Her ne kadar 18. maddede yapılan düzenlemeden net bir sonuca ulaşmak pek mümkün görünmese de 5228 sayılı Kanun'un gerekçesine bakıldığında istisnadan vazgeçmenin kanunun istisnaları düzenleyen maddelerinin tamamında, bir fıkrasında ya da bir bendinde sayılan işlemlerin tümünü kapsamasının şart olmadığının ifade edildiği görülüyor. Yine gerekçede KDV Kanunu'nun 18. maddesinin 2 numaralı fıkrasında sayılanlar hariç olmak üzere istisna kapsamına giren işlemlerin bir ya da birkaçı bakımından istisnadan vazgeçilmesinin mümkün olmadığı ve konuya açıklık getirilmesi amacıyla böyle bir değişikliğe ihtiyaç duyulduğu açıklanıyor.

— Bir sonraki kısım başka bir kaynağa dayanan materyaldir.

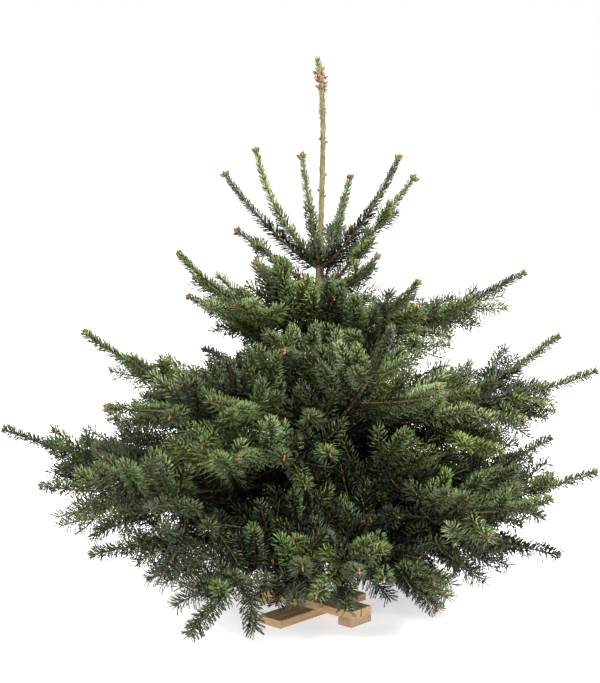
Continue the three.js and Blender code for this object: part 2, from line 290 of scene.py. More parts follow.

Sonrasında kanunda yer alan ifadenin açık olmadığının düşünülmesi sebebiyle İstanbul Vergi Dairesi Başkanlığı'nın da görüşüne başvuruluyor. Başkanlığın 27.04.2007 tarih ve KDV.MUK.B.07.1.GIB.4.34.17.01.17/4-g.3242 sayılı muktezasında da "..................Buna göre; yukarıda yapılan açıklamalar çerçevesinde ........................................... tarih ve ........................................... sayılı dilekçeniz ile ........................................... döneminden itibaren sadece hurda kağıt teslimleriniz için kanunun 18/1. maddesine istinaden istisnadan vazgeçmiş olduğunuzdan hurda kağıt teslimleriniz hariç vergiden istisna olan diğer hurda ve atıkların tesliminde istisna uygulamanız mümkün bulunmaktadır" şeklinde bir görüş ortaya çıkıyor.
Sonuçta ne olacak?
5228 sayılı Kanun'la yapılan değişiklikler sonrasında idarede bir görüş değişikliği olduğunu söylemek mümkün. Gerek 5228 sayılı Kanun'un gerekçesi gerekse de İstanbul Vergi Dairesi Başkanlığı'nın muktezası birlikte değerlendirildiğinde belli bir cins malın teslimi için istisnadan vazgeçilebileceği anlaşılıyor. Bu bağlamda daha önce istisnadan vazgeçmenin bend kapsamında değerlendirilmesi gerektiği görüşünün terk edildiği görülüyor.
Yine mükelleflere ve vergi uzmanlarına ise çok iş düşüyor. Öncelikle doğru bir analiz yapmak gerekiyor. Bunun sonucunda da neler için istisnadan vazgeçmenin yararlı olacağı ve neler için vazgeçmemenin daha faydalı olacağının net bir şekilde ortaya koyuluyor olması lazım.